Compare os três modelos em termos do erro RMSE de validação cruzada.

O modelo com menor valor par ao RMSE foi o KNN, cujo valor final foi 33937.09 para k = 13. O modelo Ridge vem logo em seguida com o segundo menor valor, que foi 37285.91 para lamba = 0.01. Por último, o modelo com um maior valor de RMSE foi o Lasso, que, selecionando fraction = 0.1 resultou em 38642.19.

Quais as variáveis mais importantes segundo o modelo de regressão Ridge e Lasso? Variáveis foram descartadas pelo Lasso? Quais?

Para o modelo Ridge, temos:

ggplot(varImp(ridge))

De acordo com o gráfico, as variáveis mais importantes são, em ordem de importância: 1. total_receita 2. total_despesa 3. recursos_de_pessoas_juridicas 4. recursos_de_pessoas_fisicas 5. quantidade_fornecedores 6. quantidade_despesas 7. media_receita 8. recursos_de_partido_politico 9. quantidade_doadores 10. quantidade_doacoes 11. grau 12. estado_civil 13. partido 14. sexo

Para o modelo Lasso, temos:

ggplot(varImp(lasso))

De acordo com o gráfico, vemos que a maioria das variáveis mais importantes para o modelo Ridge são também importantes para o modelo Lasso. As variáveis descartadas pelo modelo Lasso, são: * ano * recursos_proprios * recursos_de_outros_candidatos.comites * media_despesa

Re-treine o melhor modelo (usando os melhores valores de parâmetros encontrados em todos os dados, sem usar validação cruzada).

best.grid <- expand.grid(k = knn$bestTune)

best.model <- train(votos ~ .,
                    data = train,
                    method = "knn",
                    tuneGrid = best.grid)
best.model

Use esse último modelo treinado para prever os dados de teste disponíveis no challenge disponível plataforma Kaggle.
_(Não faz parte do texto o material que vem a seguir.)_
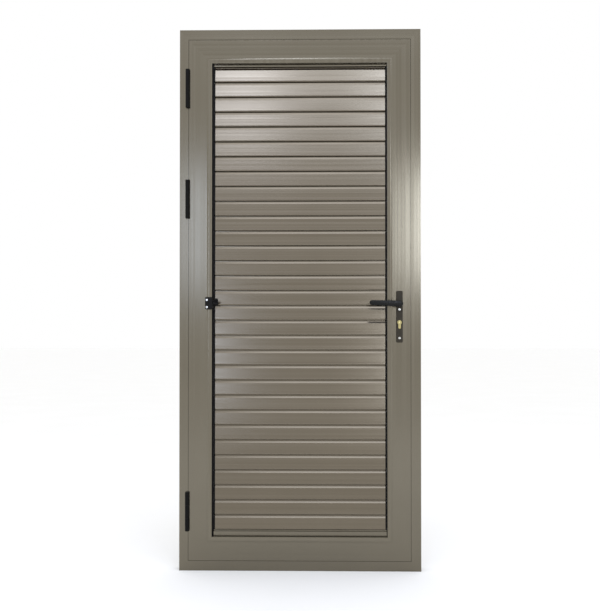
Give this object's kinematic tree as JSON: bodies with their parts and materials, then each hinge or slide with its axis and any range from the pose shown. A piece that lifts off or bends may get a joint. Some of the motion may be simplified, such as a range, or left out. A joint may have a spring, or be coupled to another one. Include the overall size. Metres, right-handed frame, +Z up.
{
  "type": "aluminium louvred door in its frame",
  "caption": "Side-hung aluminium louvred door in its outer frame, with tilting blades, a blade operator, lever handles and face-fixed butt hinges.",
  "frame": {"origin": "middle of the underside of the threshold, in the middle of the frame's depth", "axes": "+Z up, the outside face looks along -Y, the hinges are at -X and the lock at +X"},
  "size_m": [0.936, 0.136, 2.1],
  "materials": {
    "anodised_aluminium": "bronze-champagne anodised extrusion, satin",
    "mill_aluminium": "mill finish flat bar",
    "black_nylon": "moulded black nylon, satin",
    "black_painted_metal": "black powder coat, semi-gloss",
    "black_rubber": "extruded EPDM seal",
    "stainless_steel": "brushed stainless steel",
    "brass": "polished brass"
  },
  "bodies": {
    "frame": {"hinge_jamb": "anodised_aluminium", "lock_jamb": "anodised_aluminium", "head": "anodised_aluminium", "threshold": "anodised_aluminium", "frame_seal": "black_rubber", "frame_hinges": "black_painted_metal", "strike_plate": "stainless_steel"},
    "leaf": {"hinge_stile": "anodised_aluminium", "lock_stile": "anodised_aluminium", "top_rail": "anodised_aluminium", "bottom_rail": "anodised_aluminium", "louvre_beads": "anodised_aluminium", "left_pivot_channel": "black_nylon", "right_pivot_channel": "black_nylon", "head_trim": "anodised_aluminium", "sill_trim": "anodised_aluminium", "leaf_hinges": "black_painted_metal", "outer_handle_plate": "black_painted_metal", "inner_handle_plate": "black_painted_metal", "lock_cylinder": "brass", "mortice_lock": "stainless_steel", "lock_faceplate": "stainless_steel", "operator_base": "black_nylon"},
    "handle": {"outer_lever": "black_painted_metal", "inner_lever": "black_painted_metal", "spindle": "stainless_steel"},
    "operator_lever": {"operator_lever": "black_nylon"},
    "tie_bar": {"tie_bar": "mill_aluminium"},
    "blade_01": {"blade_01": "anodised_aluminium"},
    "blade_02": {"blade_02": "anodised_aluminium"},
    "blade_03": {"blade_03": "anodised_aluminium"},
    "blade_04": {"blade_04": "anodised_aluminium"},
    "blade_05": {"blade_05": "anodised_aluminium"},
    "blade_06": {"blade_06": "anodised_aluminium"},
    "blade_07": {"blade_07": "anodised_aluminium"},
    "blade_08": {"blade_08": "anodised_aluminium"},
    "blade_09": {"blade_09": "anodised_aluminium"},
    "blade_10": {"blade_10": "anodised_aluminium"},
    "blade_11": {"blade_11": "anodised_aluminium"},
    "blade_12": {"blade_12": "anodised_aluminium"},
    "blade_13": {"blade_13": "anodised_aluminium"},
    "blade_14": {"blade_14": "anodised_aluminium"},
    "blade_15": {"blade_15": "anodised_aluminium"},
    "blade_16": {"blade_16": "anodised_aluminium"},
    "blade_17": {"blade_17": "anodised_aluminium"},
    "blade_18": {"blade_18": "anodised_aluminium"},
    "blade_19": {"blade_19": "anodised_aluminium"},
    "blade_20": {"blade_20": "anodised_aluminium"},
    "blade_21": {"blade_21": "anodised_aluminium"},
    "blade_22": {"blade_22": "anodised_aluminium"},
    "blade_23": {"blade_23": "anodised_aluminium"},
    "blade_24": {"blade_24": "anodised_aluminium"},
    "blade_25": {"blade_25": "anodised_aluminium"},
    "blade_26": {"blade_26": "anodised_aluminium"},
    "blade_27": {"blade_27": "anodised_aluminium"},
    "blade_28": {"blade_28": "anodised_aluminium"},
    "blade_29": {"blade_29": "anodised_aluminium"},
    "blade_30": {"blade_30": "anodised_aluminium"},
    "blade_31": {"blade_31": "anodised_aluminium"}
  },
  "joints": [
    {"name": "leaf_swing", "type": "hinge", "parent": "frame", "child": "leaf", "pos_m": [-0.4366, -0.04, 0], "axis": [0, 0, -1], "range_deg": [0, 110]},
    {"name": "handle_turn", "type": "hinge", "parent": "leaf", "child": "handle", "pos_m": [0.385, 0, 1.033], "axis": [0, -1, 0], "range_deg": [0, 45], "stiffness_Nm_per_rad": 1.5, "springref_deg": -17.19},
    {"name": "blade_01_tilt", "type": "hinge", "parent": "leaf", "child": "blade_01", "pos_m": [0, -0.002, 1.92797], "axis": [-1, 0, 0], "range_deg": [0, 80]},
    {"name": "blade_02_tilt", "type": "hinge", "parent": "leaf", "child": "blade_02", "pos_m": [0, -0.002, 1.8697], "axis": [-1, 0, 0], "range_deg": [0, 80]},
    {"name": "blade_03_tilt", "type": "hinge", "parent": "leaf", "child": "blade_03", "pos_m": [0, -0.002, 1.81144], "axis": [-1, 0, 0], "range_deg": [0, 80]},
    {"name": "blade_04_tilt", "type": "hinge", "parent": "leaf", "child": "blade_04", "pos_m": [0, -0.002, 1.75317], "axis": [-1, 0, 0], "range_deg": [0, 80]},
    {"name": "blade_05_tilt", "type": "hinge", "parent": "leaf", "child": "blade_05", "pos_m": [0, -0.002, 1.69491], "axis": [-1, 0, 0], "range_deg": [0, 80]},
    {"name": "blade_06_tilt", "type": "hinge", "parent": "leaf", "child": "blade_06", "pos_m": [0, -0.002, 1.63664], "axis": [-1, 0, 0], "range_deg": [0, 80]},
    {"name": "blade_07_tilt", "type": "hinge", "parent": "leaf", "child": "blade_07", "pos_m": [0, -0.002, 1.57838], "axis": [-1, 0, 0], "range_deg": [0, 80]},
    {"name": "blade_08_tilt", "type": "hinge", "parent": "leaf", "child": "blade_08", "pos_m": [0, -0.002, 1.52012], "axis": [-1, 0, 0], "range_deg": [0, 80]},
    {"name": "blade_09_tilt", "type": "hinge", "parent": "leaf", "child": "blade_09", "pos_m": [0, -0.002, 1.46185], "axis": [-1, 0, 0], "range_deg": [0, 80]},
    {"name": "blade_10_tilt", "type": "hinge", "parent": "leaf", "child": "blade_10", "pos_m": [0, -0.002, 1.40359], "axis": [-1, 0, 0], "range_deg": [0, 80]},
    {"name": "blade_11_tilt", "type": "hinge", "parent": "leaf", "child": "blade_11", "pos_m": [0, -0.002, 1.34532], "axis": [-1, 0, 0], "range_deg": [0, 80]},
    {"name": "blade_12_tilt", "type": "hinge", "parent": "leaf", "child": "blade_12", "pos_m": [0, -0.002, 1.28706], "axis": [-1, 0, 0], "range_deg": [0, 80]},
    {"name": "blade_13_tilt", "type": "hinge", "parent": "leaf", "child": "blade_13", "pos_m": [0, -0.002, 1.22879], "axis": [-1, 0, 0], "range_deg": [0, 80]},
    {"name": "blade_14_tilt", "type": "hinge", "parent": "leaf", "child": "blade_14", "pos_m": [0, -0.002, 1.17053], "axis": [-1, 0, 0], "range_deg": [0, 80]},
    {"name": "blade_15_tilt", "type": "hinge", "parent": "leaf", "child": "blade_15", "pos_m": [0, -0.002, 1.11227], "axis": [-1, 0, 0], "range_deg": [0, 80]},
    {"name": "louvre_tilt", "type": "hinge", "parent": "leaf", "child": "blade_16", "pos_m": [0, -0.002, 1.054], "axis": [-1, 0, 0], "range_deg": [0, 80]},
    {"name": "blade_17_tilt", "type": "hinge", "parent": "leaf", "child": "blade_17", "pos_m": [0, -0.002, 0.99574], "axis": [-1, 0, 0], "range_deg": [0, 80]},
    {"name": "blade_18_tilt", "type": "hinge", "parent": "leaf", "child": "blade_18", "pos_m": [0, -0.002, 0.93747], "axis": [-1, 0, 0], "range_deg": [0, 80]},
    {"name": "blade_19_tilt", "type": "hinge", "parent": "leaf", "child": "blade_19", "pos_m": [0, -0.002, 0.87921], "axis": [-1, 0, 0], "range_deg": [0, 80]},
    {"name": "blade_20_tilt", "type": "hinge", "parent": "leaf", "child": "blade_20", "pos_m": [0, -0.002, 0.82094], "axis": [-1, 0, 0], "range_deg": [0, 80]},
    {"name": "blade_21_tilt", "type": "hinge", "parent": "leaf", "child": "blade_21", "pos_m": [0, -0.002, 0.76268], "axis": [-1, 0, 0], "range_deg": [0, 80]},
    {"name": "blade_22_tilt", "type": "hinge", "parent": "leaf", "child": "blade_22", "pos_m": [0, -0.002, 0.70441], "axis": [-1, 0, 0], "range_deg": [0, 80]},
    {"name": "blade_23_tilt", "type": "hinge", "parent": "leaf", "child": "blade_23", "pos_m": [0, -0.002, 0.64615], "axis": [-1, 0, 0], "range_deg": [0, 80]},
    {"name": "blade_24_tilt", "type": "hinge", "parent": "leaf", "child": "blade_24", "pos_m": [0, -0.002, 0.58788], "axis": [-1, 0, 0], "range_deg": [0, 80]},
    {"name": "blade_25_tilt", "type": "hinge", "parent": "leaf", "child": "blade_25", "pos_m": [0, -0.002, 0.52962], "axis": [-1, 0, 0], "range_deg": [0, 80]},
    {"name": "blade_26_tilt", "type": "hinge", "parent": "leaf", "child": "blade_26", "pos_m": [0, -0.002, 0.47136], "axis": [-1, 0, 0], "range_deg": [0, 80]},
    {"name": "blade_27_tilt", "type": "hinge", "parent": "leaf", "child": "blade_27", "pos_m": [0, -0.002, 0.41309], "axis": [-1, 0, 0], "range_deg": [0, 80]},
    {"name": "blade_28_tilt", "type": "hinge", "parent": "leaf", "child": "blade_28", "pos_m": [0, -0.002, 0.35483], "axis": [-1, 0, 0], "range_deg": [0, 80]},
    {"name": "blade_29_tilt", "type": "hinge", "parent": "leaf", "child": "blade_29", "pos_m": [0, -0.002, 0.29656], "axis": [-1, 0, 0], "range_deg": [0, 80]},
    {"name": "blade_30_tilt", "type": "hinge", "parent": "leaf", "child": "blade_30", "pos_m": [0, -0.002, 0.2383], "axis": [-1, 0, 0], "range_deg": [0, 80]},
    {"name": "blade_31_tilt", "type": "hinge", "parent": "leaf", "child": "blade_31", "pos_m": [0, -0.002, 0.18003], "axis": [-1, 0, 0], "range_deg": [0, 80]},
    {"name": "tie_bar_ride", "type": "hinge", "parent": "blade_16", "child": "tie_bar", "pos_m": [-0.35, 0.00566, 1.06043], "axis": [-1, 0, 0], "range_deg": [-80, 0]},
    {"name": "operator_turn", "type": "hinge", "parent": "leaf", "child": "operator_lever", "pos_m": [-0.326, -0.039, 1.0355], "axis": [1, 0, 0], "range_deg": [0, 80]}
  ],
  "couplings": [
    {"joint": "blade_01_tilt", "follows": "louvre_tilt", "ratio": 1},
    {"joint": "blade_02_tilt", "follows": "louvre_tilt", "ratio": 1},
    {"joint": "blade_03_tilt", "follows": "louvre_tilt", "ratio": 1},
    {"joint": "blade_04_tilt", "follows": "louvre_tilt", "ratio": 1},
    {"joint": "blade_05_tilt", "follows": "louvre_tilt", "ratio": 1},
    {"joint": "blade_06_tilt", "follows": "louvre_tilt", "ratio": 1},
    {"joint": "blade_07_tilt", "follows": "louvre_tilt", "ratio": 1},
    {"joint": "blade_08_tilt", "follows": "louvre_tilt", "ratio": 1},
    {"joint": "blade_09_tilt", "follows": "louvre_tilt", "ratio": 1},
    {"joint": "blade_10_tilt", "follows": "louvre_tilt", "ratio": 1},
    {"joint": "blade_11_tilt", "follows": "louvre_tilt", "ratio": 1},
    {"joint": "blade_12_tilt", "follows": "louvre_tilt", "ratio": 1},
    {"joint": "blade_13_tilt", "follows": "louvre_tilt", "ratio": 1},
    {"joint": "blade_14_tilt", "follows": "louvre_tilt", "ratio": 1},
    {"joint": "blade_15_tilt", "follows": "louvre_tilt", "ratio": 1},
    {"joint": "blade_17_tilt", "follows": "louvre_tilt", "ratio": 1},
    {"joint": "blade_18_tilt", "follows": "louvre_tilt", "ratio": 1},
    {"joint": "blade_19_tilt", "follows": "louvre_tilt", "ratio": 1},
    {"joint": "blade_20_tilt", "follows": "louvre_tilt", "ratio": 1},
    {"joint": "blade_21_tilt", "follows": "louvre_tilt", "ratio": 1},
    {"joint": "blade_22_tilt", "follows": "louvre_tilt", "ratio": 1},
    {"joint": "blade_23_tilt", "follows": "louvre_tilt", "ratio": 1},
    {"joint": "blade_24_tilt", "follows": "louvre_tilt", "ratio": 1},
    {"joint": "blade_25_tilt", "follows": "louvre_tilt", "ratio": 1},
    {"joint": "blade_26_tilt", "follows": "louvre_tilt", "ratio": 1},
    {"joint": "blade_27_tilt", "follows": "louvre_tilt", "ratio": 1},
    {"joint": "blade_28_tilt", "follows": "louvre_tilt", "ratio": 1},
    {"joint": "blade_29_tilt", "follows": "louvre_tilt", "ratio": 1},
    {"joint": "blade_30_tilt", "follows": "louvre_tilt", "ratio": 1},
    {"joint": "blade_31_tilt", "follows": "louvre_tilt", "ratio": 1},
    {"joint": "tie_bar_ride", "follows": "louvre_tilt", "ratio": -1},
    {"joint": "operator_turn", "follows": "louvre_tilt", "ratio": 1}
  ]
}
test <- read.csv(here("data/test.csv"))
submission <- test %>%
  select(sequencial_candidato)
test <- test %>% 
  select(-sequencial_candidato,
         -nome,
         -cargo,
         -uf,
         -ocupacao)
predictions <- predict(best.model, test)
submission$votos <- predictions
submission <- submission %>% 
  select(ID = sequencial_candidato,
         votos = votos)
write.csv(x = submission,
          file = "sample_submission.csv",
          row.names = FALSE)